Introdução
Estamos vivendo uma era de transformação digital sem precedentes, e uma das áreas mais impactadas por essa revolução tecnológica é o Direito Civil. Com o surgimento de tecnologias disruptivas, como a IA e a blockchain, conceitos tradicionais estão sendo repensados, especialmente no campo dos contratos. Os chamados smart contracts (ou contratos inteligentes) prometem mudar radicalmente a forma como as obrigações contratuais são elaboradas e executadas, oferecendo automação, rapidez e segurança. Contudo, essa inovação traz uma série de questões jurídicas que exigem uma reflexão sobre a adequação do ordenamento jurídico brasileiro.
A revolução dos contratos inteligentes
Os contratos inteligentes, baseados em blockchain, são programas de computador que automaticamente executam e fazem cumprir as cláusulas contratuais assim que determinadas condições são atendidas. Diferente dos contratos tradicionais, eles dispensam intermediários, como advogados e instituições financeiras, o que pode reduzir significativamente custos e disputas. No entanto, essa automação levanta novos desafios jurídicos, como a questão da irreversibilidade das transações e a falta de flexibilidade em situações imprevistas.

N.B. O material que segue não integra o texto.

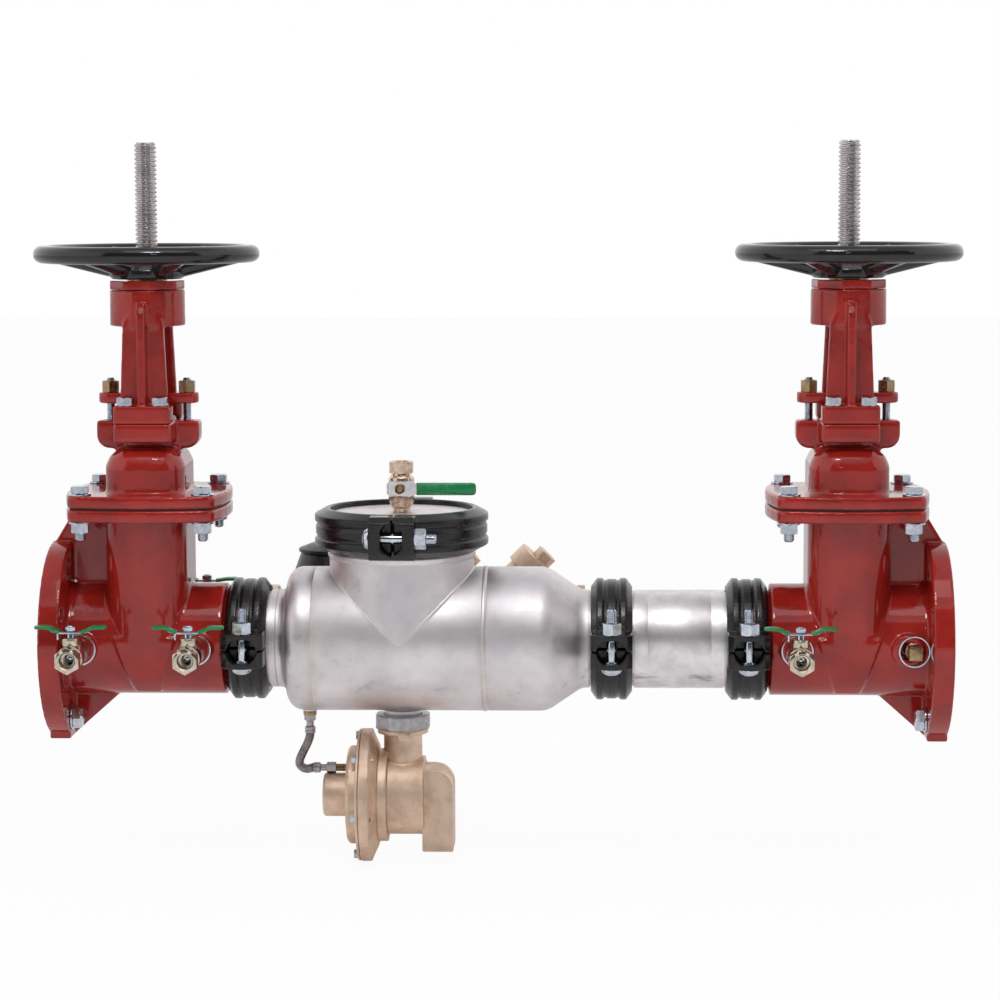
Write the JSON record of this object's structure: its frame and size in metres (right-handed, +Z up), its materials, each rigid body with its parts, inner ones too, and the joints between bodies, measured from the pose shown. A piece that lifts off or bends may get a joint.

A estrutura dos contratos inteligentes oferece vantagens claras: segurança nas transações, menor margem para inadimplementos e transparência nas condições. Entretanto, essas mesmas características podem gerar problemas quando aplicadas a situações onde a intervenção humana ou a interpretação judicial são necessárias, como na revisão de cláusulas em caso de desequilíbrio econômico entre as partes.
Implicações jurídicas dos contratos inteligentes
- Irreversibilidade e riscos à autonomia da vontade: Um dos principais desafios é que, uma vez que as condições programadas no código são atendidas, o contrato é automaticamente executado, sem a possibilidade de intervenção posterior. Isso pode limitar o princípio da autonomia da vontade, já que não há espaço para negociação ou ajuste após a assinatura. Situações como o cumprimento de cláusulas abusivas ou a onerosidade excessiva podem tornar-se um risco real, especialmente quando o CC brasileiro prevê a possibilidade de revisão de contratos nesses casos (art. 478).
- Responsabilidade por falhas tecnológicas: Quando um contrato inteligente falha por causa de um erro no código ou uma vulnerabilidade de segurança, quem deve ser responsabilizado? A legislação brasileira ainda não possui normas específicas sobre a responsabilidade por falhas em smart contracts. A depender da situação, pode ser necessário atribuir responsabilidades a programadores, plataformas ou usuários, criando um novo campo de litígios.
- Proteção ao consumidor: Nos contratos de consumo, a automação proposta pelos contratos inteligentes pode não respeitar direitos essenciais previstos no CDC. A falta de clareza ou transparência nas cláusulas pode prejudicar consumidores, e a impossibilidade de revisar as condições em casos de abuso pode gerar litígios. É crucial que os contratos inteligentes sejam adaptados para garantir que o consumidor tenha pleno acesso à informação e possa exercer seus direitos.
O desafio da regulamentação no Brasil
Atualmente, a legislação brasileira carece de regulamentação específica para contratos inteligentes. No entanto, algumas normas existentes podem ser aplicadas, como o Marco Civil da Internet, a lei do Software e a LGPD - Lei Geral de Proteção de Dados. A LGPD, por exemplo, desempenha um papel importante na proteção de dados em contratos que envolvam IA. Entretanto, para que o Brasil acompanhe essa evolução tecnológica, é necessário um arcabouço jurídico mais robusto que trate especificamente de:
- Validade jurídica dos contratos inteligentes, reconhecendo-os como documentos eletrônicos válidos;
- Responsabilização em caso de falhas tecnológicas ou execução incorreta dos contratos;
- Proteção de direitos fundamentais, como a transparência e o direito à revisão contratual, para evitar abusos, especialmente em relações de consumo.
Uma abordagem regulatória eficaz deve equilibrar o incentivo à inovação com a necessidade de segurança jurídica e proteção dos direitos das partes envolvidas.
Conclusão
Os contratos inteligentes estão redesenhando as bases do Direito Civil, trazendo eficiência, automação e segurança, mas também gerando novos desafios jurídicos. A irreversibilidade das transações e a ausência de regulamentação clara são apenas alguns dos pontos que precisam ser enfrentados. Para que o Brasil aproveite ao máximo o potencial dessa tecnologia sem sacrificar direitos fundamentais, é essencial uma regulamentação específica que contemple as peculiaridades dos contratos inteligentes, assegurando justiça e equilíbrio nas relações contratuais.
A revolução dos contratos inteligentes é inevitável e o Direito Civil precisa estar preparado para acompanhar essa nova era digital.